After that, I felt more confident about taking risks in life.
It was one thing for me to have riding lessons, but another to get riding certificates. From a young age, I imagined myself with all these riding trophies and rosettes in my room, and I was determined to do well in riding, despite my disabilities. My really good friend Thato Van Der Zwaal, was always picked by the riding instructors to do dressage tests,and I never was- after that gymkhana when I was seven years old, I really wished that someday I'd experience a riding event. I even dreamt that someday I would ride in the Paralympics (wishful thinking, hey? We are all allowed to dream)
That was not to be though, although I did well in my riding certificates and got some rosettes for those. These tests tested our knowledge about the parts of the horse, grooming, and horse care, and I remember how I never got really nervous for these tests, and would rattle off the answers almost without thinking. Fortunately, they were correct. My time at Abindgon RDA was not all happy, i once got a phone call from them to say that my favourite horse, a brown horse called JayJay, had passed away.
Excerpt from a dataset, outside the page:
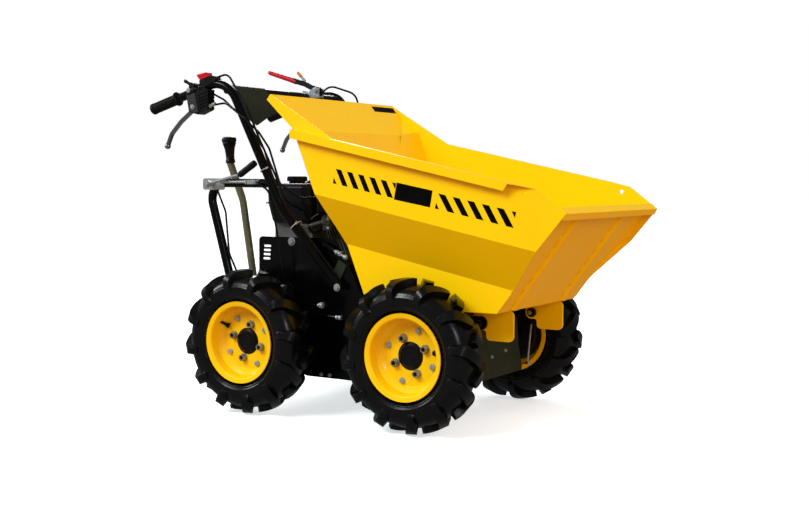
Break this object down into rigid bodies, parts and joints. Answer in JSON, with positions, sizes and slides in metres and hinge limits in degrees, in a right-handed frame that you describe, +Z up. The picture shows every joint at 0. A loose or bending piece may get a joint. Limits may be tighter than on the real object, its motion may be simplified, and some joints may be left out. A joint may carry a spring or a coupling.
{
  "type": "walk-behind four-wheel skip dumper",
  "caption": "Walk-behind petrol site dumper on four lugged wheels, with a folded steel skip that tips forward on a pivot and a bent tube handlebar with levers.",
  "frame": {"origin": "on the ground, under the middle of the overall length and width", "axes": "+X forward, +Y to the machine's left, +Z up"},
  "size_m": [1.3437, 0.718, 0.9975],
  "materials": {
    "yellow_paint": "semi gloss",
    "rim_yellow": "semi gloss",
    "black_steel": "satin powder coat",
    "grey_steel": "satin",
    "cast_black": "painted casting",
    "cast_grey": "cast",
    "zinc_steel": "zinc plated",
    "bright_metal": "polished",
    "black_plastic": "moulded",
    "red_plastic": "moulded",
    "soft_rubber": "matt",
    "tyre_rubber": "satin"
  },
  "bodies": {
    "chassis": {"chassis_frame": "black_steel", "side_panels": "black_steel", "engine_deck": "black_steel", "skid_plate": "black_steel", "front_plate": "grey_steel", "front_axle": "black_steel", "rear_gearbox": "cast_black", "drive_shaft": "black_steel", "skip_rests": "soft_rubber", "engine_block": "cast_grey", "engine_cylinder": "cast_grey", "fuel_tank": "black_plastic", "fuel_cap": "black_plastic", "recoil_starter": "black_plastic", "muffler": "cast_black", "air_cleaner": "black_plastic", "handlebar_tubes": "black_steel", "handlebar_cross_tube": "black_steel", "brace_tubes": "black_steel", "handlebar_cover": "grey_steel", "grips": "soft_rubber", "lever_housings": "black_plastic", "clutch_levers": "bright_metal", "engine_switch": "black_plastic", "stop_button": "red_plastic", "throttle_lever": "black_plastic", "drive_lever_mount": "zinc_steel", "drive_lever": "cast_black", "drive_lever_grip": "red_plastic", "gear_lever": "zinc_steel", "gear_knob": "soft_rubber", "lever_bracket": "zinc_steel", "tip_lock_lever": "zinc_steel", "clutch_cables": "black_steel", "switch_cable": "black_steel", "throttle_cable": "black_steel", "drive_lever_cable": "black_steel", "skip_lock_cable": "black_steel", "tip_cable": "black_steel"},
    "skip": {"skip_side_right": "yellow_paint", "skip_side_left": "yellow_paint", "skip_floor": "yellow_paint", "skip_rear_wall": "yellow_paint", "skip_back_board": "yellow_paint", "skip_front_wall": "yellow_paint", "skip_ribs": "yellow_paint", "skip_gussets": "yellow_paint", "pivot_brackets": "yellow_paint"},
    "wheel_front_right": {"tyre_front_right": "tyre_rubber", "rim_front_right": "rim_yellow", "hub_front_right": "cast_black"},
    "wheel_front_left": {"tyre_front_left": "tyre_rubber", "rim_front_left": "rim_yellow", "hub_front_left": "cast_black"},
    "wheel_rear_right": {"tyre_rear_right": "tyre_rubber", "rim_rear_right": "rim_yellow", "hub_rear_right": "cast_black"},
    "wheel_rear_left": {"tyre_rear_left": "tyre_rubber", "rim_rear_left": "rim_yellow", "hub_rear_left": "cast_black"}
  },
  "joints": [
    {"name": "roll_front_right", "type": "hinge", "parent": "chassis", "child": "wheel_front_right", "pos_m": [0.2465, -0.305, 0.202], "axis": [0, 1, 0], "continuous": true},
    {"name": "roll_front_left", "type": "hinge", "parent": "chassis", "child": "wheel_front_left", "pos_m": [0.2465, 0.305, 0.202], "axis": [0, 1, 0], "continuous": true},
    {"name": "roll_rear_right", "type": "hinge", "parent": "chassis", "child": "wheel_rear_right", "pos_m": [-0.2865, -0.305, 0.202], "axis": [0, 1, 0], "continuous": true},
    {"name": "roll_rear_left", "type": "hinge", "parent": "chassis", "child": "wheel_rear_left", "pos_m": [-0.2865, 0.305, 0.202], "axis": [0, 1, 0], "continuous": true},
    {"name": "skip_tip", "type": "hinge", "parent": "chassis", "child": "skip", "pos_m": [0.373, 0, 0.281], "axis": [0, 1, 0], "range_deg": [0, 75]}
  ]
}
Some of the other horses I liked went lame, and I remember I became particularly fond of a grey horse called Rocky, and the instructors said we were a team. I particularly enjoyed riding him in the fields and outdoor arena. My favourite colour of horse was a Palomino
A palomino horse
My riding career came to an end when I was almost eighteen, as it was time for university. I was sad to say goodbye to the people who'd taught me, but I was also enthusiastic to begin another chapter of my life.
If you ask me whether I want to ride again, the answer is YES! i just need to find an RDA school that takes adults, as both Blewbury and Kingston Bagpuize were looking to tailor their classes to younger children. I feel lucky I had to opportunity to learn to ride though.